As if this was not enough, the government also promotes inter-caste marriages: with a cash reward for any higher-caste person who marries an Untouchable. The leftists openly talk of “annihilating caste”, while the so-called “right wing” Hindu nationalists talk of dissolving caste for the sake of “Hindu unity”. All of this makes it clear that, while Ashoka wanted to compromise the Bráhmaṇical tradition in one way, the modern Indian state will not be satisfied until every Bráhmaṇical tradition is bent and broken to suit “the Constitution” and Bráhmaṇas are extinct.

One of the many ways in which the caste system is misunderstood and misrepresented by revisionists in modern times is that every caste should only perform its own duties and leave the others to their own. Some will even go so far as to say, with obvious egalitarian undertones, that all the castes are equally indispensable – and if any of the lower castes fail in their duty, the higher castes are helpless. A caste system operating in this manner would not be viable at all. It would collapse as soon as any of the lower castes decided to go rogue and get rid of the higher castes, who would be helpless to stop them and unwilling to intervene. If Bráhmaṇas are to face and successfully overcome the challenges they are faced with today, all these superstitions must be purged before any lasting corrections can take hold.
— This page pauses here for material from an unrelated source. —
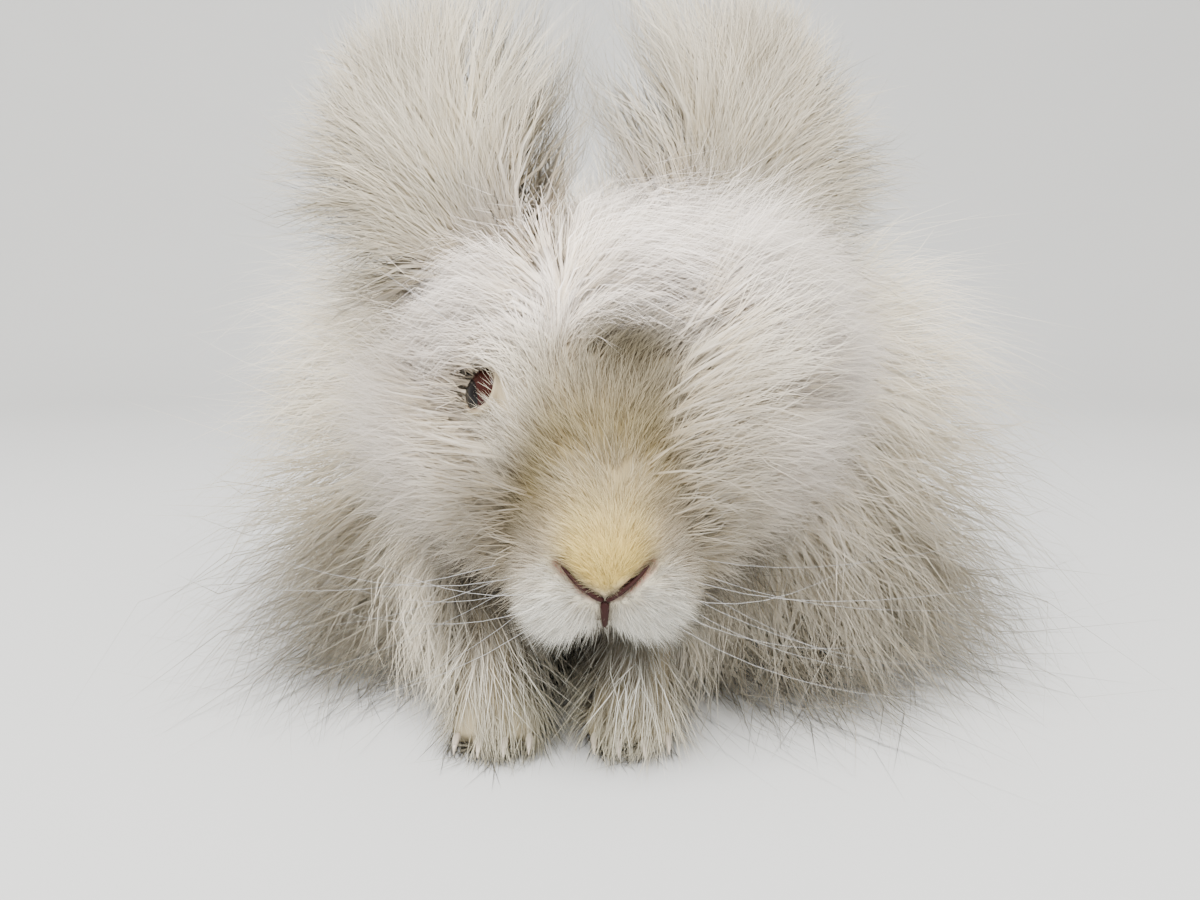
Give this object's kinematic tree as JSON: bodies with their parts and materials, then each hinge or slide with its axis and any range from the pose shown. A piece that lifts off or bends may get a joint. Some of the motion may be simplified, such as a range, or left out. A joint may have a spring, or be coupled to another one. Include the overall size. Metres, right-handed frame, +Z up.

It should be understood that the caste system is a hierarchy, in which it is the duty of higher castes to maintain standards of purity, both for themselves and for the lower castes. Bráhmaṇas are the highest caste, therefore they should maintain standards of purity and duty for the lower castes, as well as hold themselves to even higher standards: the highest possible standards, in fact. And if the Bráhmaṇas are not up to the task, no one else will be.